----- RECORDED DATA

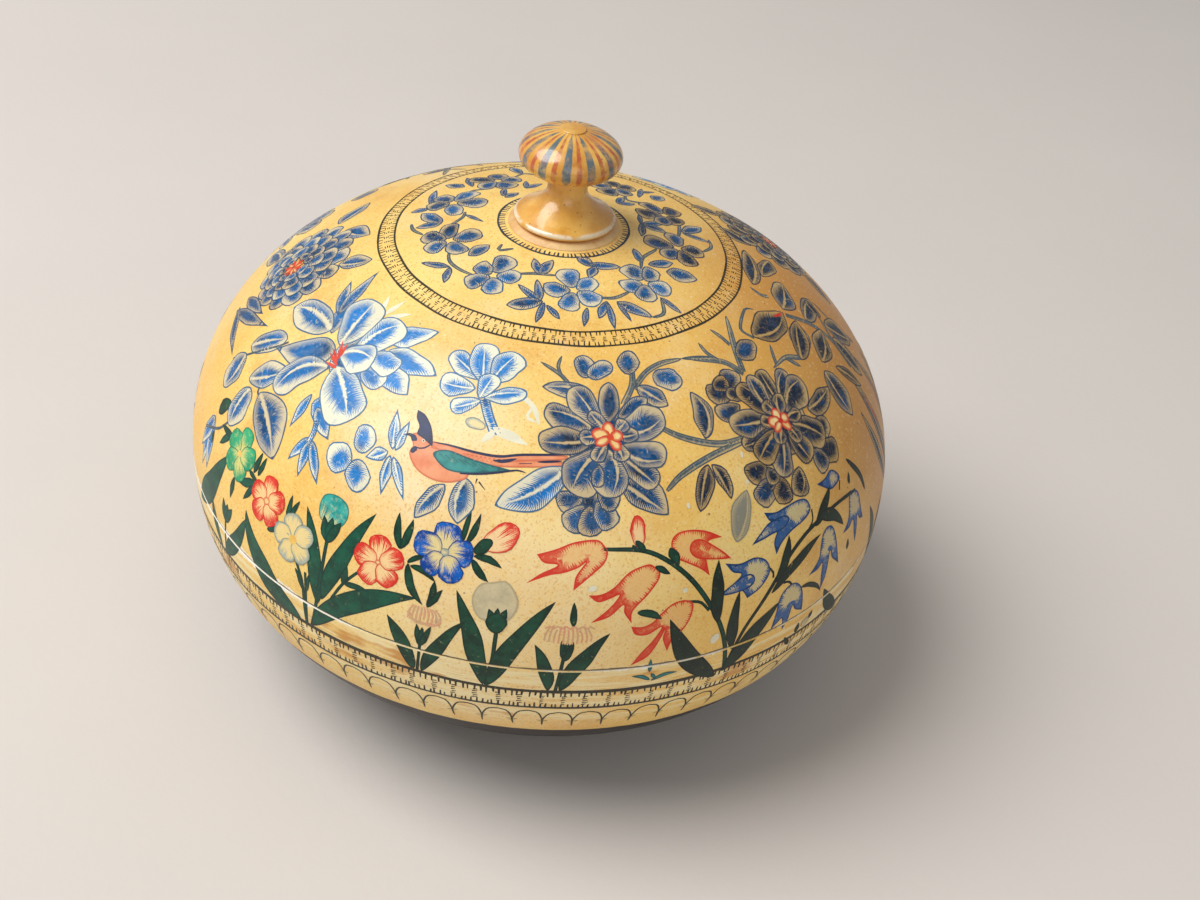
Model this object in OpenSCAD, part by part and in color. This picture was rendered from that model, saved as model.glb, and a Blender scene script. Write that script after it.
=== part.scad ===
// Round domed box of papier mache with a lift-off lid and a turned wooden knob.
// Z is up, the origin is the centre of the foot that the bowl stands on.

/* [Body] */
// Widest diameter of the box, at the seam between bowl and lid
body_d = 150; // [120:1:190]
// Height of the seam above the table
bowl_h = 46; // [38:0.5:58]
// Height of the lid's dome above the seam
lid_h = 52.3; // [42:0.1:66]
// Diameter of the flat foot under the bowl
base_d = 67; // [50:1:80]
// Thickness of the pulp walls
wall = 4; // [3:0.1:5.5]
// Fullness of the lid's curve, where 2 is an ellipse and more is squarer
lid_fullness = 2.12; // [1.9:0.01:2.6]
// Fullness of the bowl's curve
bowl_fullness = 2.21; // [1.9:0.01:2.6]

/* [Foot] */
// Width of the ring that touches the table
foot_ring_w = 7; // [4:0.5:12]
// Depth of the dished middle of the underside
foot_dish = 1.2; // [0.4:0.1:2]

/* [Collar] */
// How far the collar stands up into the lid
collar_rise = 7; // [4:0.5:11]
// How far the collar is glued down into the bowl
collar_depth = 9; // [5:0.5:12]
// Thickness of the collar
collar_t = 2.6; // [1.6:0.1:3.6]
// Gap all round between the collar and the lid
lid_gap = 0.35; // [0.2:0.05:0.8]
// Chamfer that leads the lid over the collar
lead_in = 0.8; // [0.3:0.1:1.2]

/* [Knob] */
// Diameter of the knob's cap
cap_d = 20.7; // [16:0.1:27]
// Height of the cap above its widest line
cap_top_h = 5.5; // [4:0.1:8]
// Height of the cap below its widest line
cap_under_h = 3.9; // [2.5:0.1:6]
// Diameter of the small disc on top of the cap
button_d = 5.2; // [3:0.1:7]
// Height of the small disc
button_h = 0.3; // [0.2:0.05:0.8]
// Diameter of the neck under the cap
neck_d = 8; // [6.6:0.1:10]
// Length of the straight part of the neck
neck_h = 3.3; // [1:0.1:6]
// Diameter of the rim round the foot of the knob
rim_d = 20.6; // [17:0.1:26]
// Thickness of that rim
rim_t = 1; // [0.6:0.1:2]
// Height of the flare from the rim to the neck
flare_h = 5.6; // [4:0.1:9]
// How far the underside of the rim stands clear of the bedding
undercut_h = 0.5; // [0.2:0.1:1.2]
// How far the rim reaches out past the part that beds down
undercut_w = 1; // [0.4:0.1:2]

/* [Knob fixing] */
// Diameter of the tenon that passes through the crown of the lid
tenon_d = 6; // [4.5:0.1:6.4]
// Gap all round the tenon
tenon_gap = 0.05; // [0.02:0.01:0.2]
// Diameter of the bedding ring between knob and crown
seat_d = 22.6; // [20:0.1:28]
// Thickness of the bedding ring under the knob
seat_t = 1.1; // [0.6:0.1:2]
// Thickness of the bedding ring at its outer edge
seat_edge_t = 0.25; // [0.1:0.05:0.5]
// Diameter of the washer glued inside the crown
washer_d = 18; // [12:0.5:24]
// Thickness of the washer
washer_t = 2.6; // [1.5:0.1:4]

/* [Hidden] */
steps = 36;          // points along each long curve
$fn = 120;
body_r = body_d / 2;
base_r = base_d / 2;
inner_r = body_r - wall;
seam_z = bowl_h;
// depth at which the bowl's outer curve would close if the foot did not cut it
bowl_full = bowl_h / pow(1 - pow(base_r / body_r, bowl_fullness), 1 / bowl_fullness);
floor_z = wall + foot_dish;
crown_in = lid_h - wall;
seat_r = seat_d / 2;
washer_r = washer_d / 2;
bore_r = tenon_d / 2 + tenon_gap;
// flat turned on the crown for the bedding ring, and its twin inside for the washer
crown_flat_z = seam_z + height_at(seat_r, body_r, lid_h, lid_fullness);
washer_flat_z = seam_z + height_at(washer_r, inner_r, crown_in, lid_fullness);
knob_z = crown_flat_z + seat_t;
rim_z = knob_z + undercut_h;
neck_z = rim_z + rim_t + flare_h;
cap_z = neck_z + neck_h + cap_under_h;

// height of a full curve at radius r, and its radius at height z
function height_at(r, rx, rz, n) = rz * pow(1 - pow(r / rx, n), 1 / n);
function radius_at(z, rx, rz, n) = rx * pow(1 - pow(z / rz, n), 1 / n);
// points of a full curve between two heights, evenly spaced in angle
function angle_at(z, rz, n) = asin(pow(z / rz, n / 2));
function full_curve(rx, rz, n, z0, z1, count) =
    let (a0 = angle_at(z0, rz, n), a1 = angle_at(z1, rz, n))
    [for (i = [0:count]) let (a = a0 + (a1 - a0) * i / count)
        [rx * pow(cos(a), 2 / n), rz * pow(sin(a), 2 / n)]];
function raised(points, z) = [for (p = points) [p[0], z + p[1]]];
function mirrored(points, z) = [for (p = points) [p[0], z - p[1]]];
function reversed(points) = [for (i = [len(points) - 1:-1:0]) points[i]];

// bowl: curved wall, flat foot ring with a dished middle, rebate for the collar
module bowl_shell() {
    outside = mirrored(full_curve(body_r, bowl_full, bowl_fullness, 0, bowl_h, steps), seam_z);
    inside_full = bowl_full - wall;
    inside = mirrored(full_curve(inner_r, inside_full, bowl_fullness,
                                 collar_depth, seam_z - floor_z, steps), seam_z);
    color("goldenrod") rotate_extrude()
        polygon(concat(
            outside,
            [[base_r - foot_ring_w, 0], [base_r - foot_ring_w - foot_dish, foot_dish], [0, foot_dish]],
            [[0, floor_z]],
            reversed(inside),
            [[inner_r, seam_z - collar_depth], [inner_r, seam_z]]));
}

// collar: glued into the bowl's rebate, stands up inside the lid
module bowl_collar() {
    low = seam_z - collar_depth;
    top = seam_z + collar_rise;
    step_z = seam_z - lid_gap;
    guide_r = inner_r - lid_gap;
    color("saddlebrown") rotate_extrude()
        polygon([[inner_r - collar_t, low], [inner_r, low], [inner_r, step_z], [guide_r, step_z],
                 [guide_r, top - lead_in], [guide_r - lead_in, top], [inner_r - collar_t, top]]);
}

// lid: domed shell with a rebate for the collar, flat crown and bore for the knob
module lid_shell() {
    rebate = collar_rise + lid_gap * 2;
    outside = raised(full_curve(body_r, lid_h, lid_fullness, 0, crown_flat_z - seam_z, steps), seam_z);
    inside = raised(full_curve(inner_r, crown_in, lid_fullness, rebate,
                               washer_flat_z - seam_z, steps), seam_z);
    color("gold") rotate_extrude()
        polygon(concat(
            outside,
            [[bore_r, crown_flat_z], [bore_r, washer_flat_z]],
            reversed(inside),
            [[inner_r, seam_z + rebate], [inner_r, seam_z]]));
}

// bedding ring: pale filler between the flat crown and the knob
module knob_seat() {
    step_r = rim_d / 2 - undercut_w;
    color("blanchedalmond") rotate_extrude()
        polygon([[bore_r, crown_flat_z], [seat_r, crown_flat_z],
                 [seat_r, crown_flat_z + seat_edge_t], [step_r + 0.2, knob_z], [bore_r, knob_z]]);
}

// knob: bun-shaped cap, straight neck, flared foot with a thin rim, tenon below
module knob_turning() {
    cap_r = cap_d / 2;
    neck_r = neck_d / 2;
    rim_r = rim_d / 2;
    bevel = rim_t / 4;
    tenon_end = washer_flat_z - washer_t;
    flare = [for (i = [0:14]) let (s = i / 14)
        [neck_r + (rim_r - bevel - neck_r) * pow(1 - s, 1.8), rim_z + rim_t + flare_h * s]];
    under = [for (i = [0:12]) let (a = 90 * i / 12)
        [neck_r + (cap_r - neck_r) * sin(a), cap_z - cap_under_h * cos(a)]];
    over = [for (p = full_curve(cap_r, cap_top_h, 1.95, 0,
                                height_at(button_d / 2, cap_r, cap_top_h, 1.95), 16))
        [p[0], cap_z + p[1]]];
    button_z = over[16][1] + button_h;
    color("orange") rotate_extrude()
        polygon(concat(
            [[0, tenon_end], [tenon_d / 2, tenon_end], [tenon_d / 2, knob_z],
             [rim_r - undercut_w, knob_z], [rim_r - undercut_w, rim_z], [rim_r - bevel, rim_z],
             [rim_r, rim_z + bevel], [rim_r, rim_z + rim_t - bevel]],
            flare, under, [for (i = [1:16]) over[i]],
            [[button_d / 2, button_z], [0, button_z]]));
}

// washer: wooden disc glued round the tenon's end inside the lid
module knob_washer() {
    edge = washer_t / 4;
    low = washer_flat_z - washer_t;
    color("burlywood") rotate_extrude()
        polygon([[bore_r, low], [washer_r - edge, low], [washer_r, low + edge],
                 [washer_r, washer_flat_z], [bore_r, washer_flat_z]]);
}

bowl_shell();
bowl_collar();
lid_shell();
knob_seat();
knob_turning();
knob_washer();
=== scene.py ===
"""Looks of the round papier mache box: shells, knob, painted flowers and bird, lights and camera."""
import math
import random

import bmesh
import bpy
import numpy as np
from mathutils import Matrix, Vector
from mathutils.geometry import delaunay_2d_cdt


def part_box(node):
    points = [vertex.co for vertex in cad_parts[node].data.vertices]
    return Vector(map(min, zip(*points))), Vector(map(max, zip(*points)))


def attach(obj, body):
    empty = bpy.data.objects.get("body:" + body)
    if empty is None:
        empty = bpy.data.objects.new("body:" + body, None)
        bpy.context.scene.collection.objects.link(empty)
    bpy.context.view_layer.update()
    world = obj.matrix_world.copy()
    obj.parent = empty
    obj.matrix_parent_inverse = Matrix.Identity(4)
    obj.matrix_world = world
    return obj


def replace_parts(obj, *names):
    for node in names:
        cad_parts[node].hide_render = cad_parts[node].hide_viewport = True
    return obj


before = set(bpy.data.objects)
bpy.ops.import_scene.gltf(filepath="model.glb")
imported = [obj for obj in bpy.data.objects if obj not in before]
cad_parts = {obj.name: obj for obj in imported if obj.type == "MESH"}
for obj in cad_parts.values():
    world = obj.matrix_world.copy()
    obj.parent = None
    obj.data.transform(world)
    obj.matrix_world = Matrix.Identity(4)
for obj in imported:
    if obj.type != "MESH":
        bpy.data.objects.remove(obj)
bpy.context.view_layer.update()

MM = 0.001

# Sizes in millimetres, the first ones read from the frame.
BODY_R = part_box("lid_shell")[1].x / MM
SEAM_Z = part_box("bowl_shell")[1].z / MM
CROWN_FLAT_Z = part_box("lid_shell")[1].z / MM
COLLAR_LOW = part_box("bowl_collar")[0].z / MM
COLLAR_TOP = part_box("bowl_collar")[1].z / MM
SEAT_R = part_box("knob_seat")[1].x / MM
SEAT_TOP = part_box("knob_seat")[1].z / MM
KNOB_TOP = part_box("knob_turning")[1].z / MM
TENON_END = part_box("knob_turning")[0].z / MM
CAP_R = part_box("knob_turning")[1].x / MM
WASHER_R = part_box("knob_washer")[1].x / MM
WASHER_LOW, WASHER_TOP = (c.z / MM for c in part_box("knob_washer"))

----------

Quote the listing word for word from its first line through the line in which "foot_dish = 1.2; // [0.4:0.1:2]" appears.

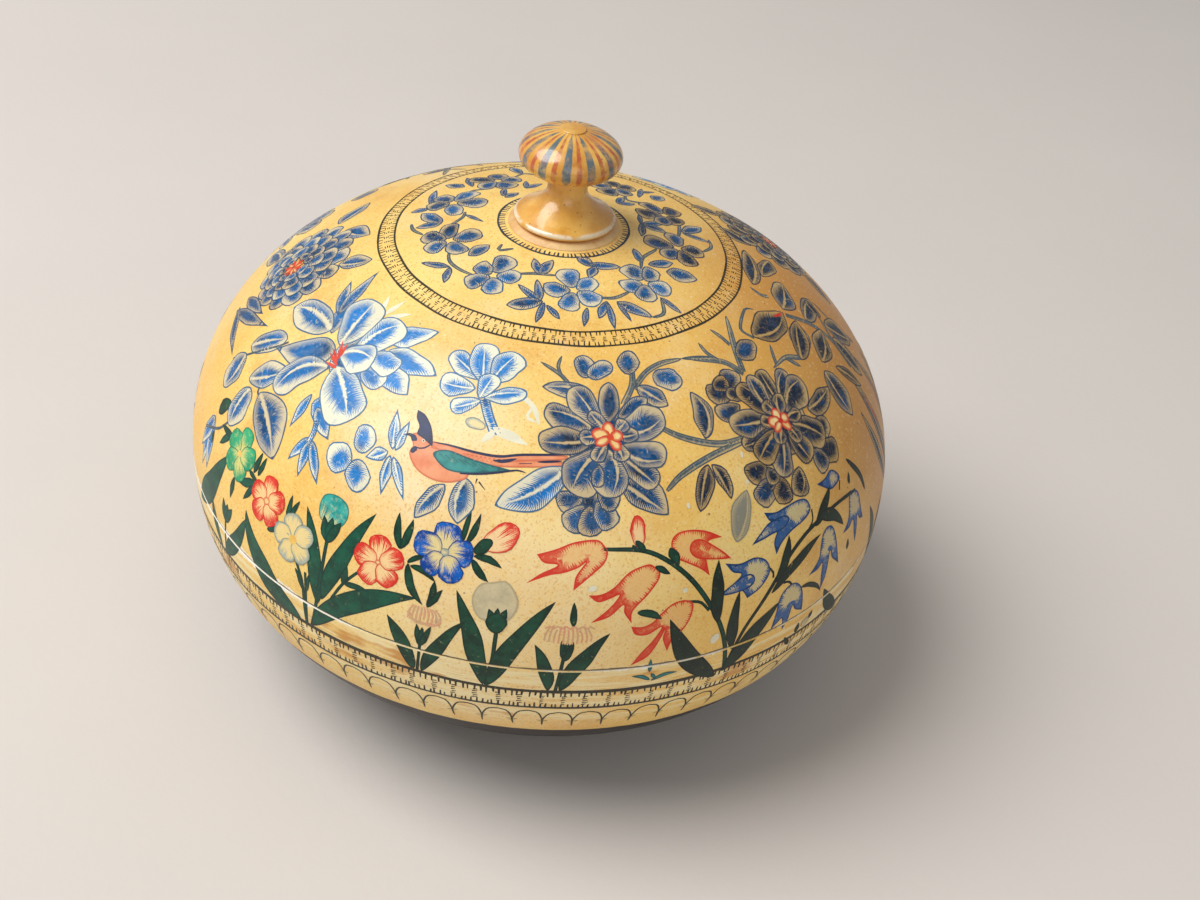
Model this object in OpenSCAD, part by part and in color. This picture was rendered from that model, saved as model.glb, and a Blender scene script. Write that script after it.
=== part.scad ===
// Round domed box of papier mache with a lift-off lid and a turned wooden knob.
// Z is up, the origin is the centre of the foot that the bowl stands on.

/* [Body] */
// Widest diameter of the box, at the seam between bowl and lid
body_d = 150; // [120:1:190]
// Height of the seam above the table
bowl_h = 46; // [38:0.5:58]
// Height of the lid's dome above the seam
lid_h = 52.3; // [42:0.1:66]
// Diameter of the flat foot under the bowl
base_d = 67; // [50:1:80]
// Thickness of the pulp walls
wall = 4; // [3:0.1:5.5]
// Fullness of the lid's curve, where 2 is an ellipse and more is squarer
lid_fullness = 2.12; // [1.9:0.01:2.6]
// Fullness of the bowl's curve
bowl_fullness = 2.21; // [1.9:0.01:2.6]

/* [Foot] */
// Width of the ring that touches the table
foot_ring_w = 7; // [4:0.5:12]
// Depth of the dished middle of the underside
foot_dish = 1.2; // [0.4:0.1:2]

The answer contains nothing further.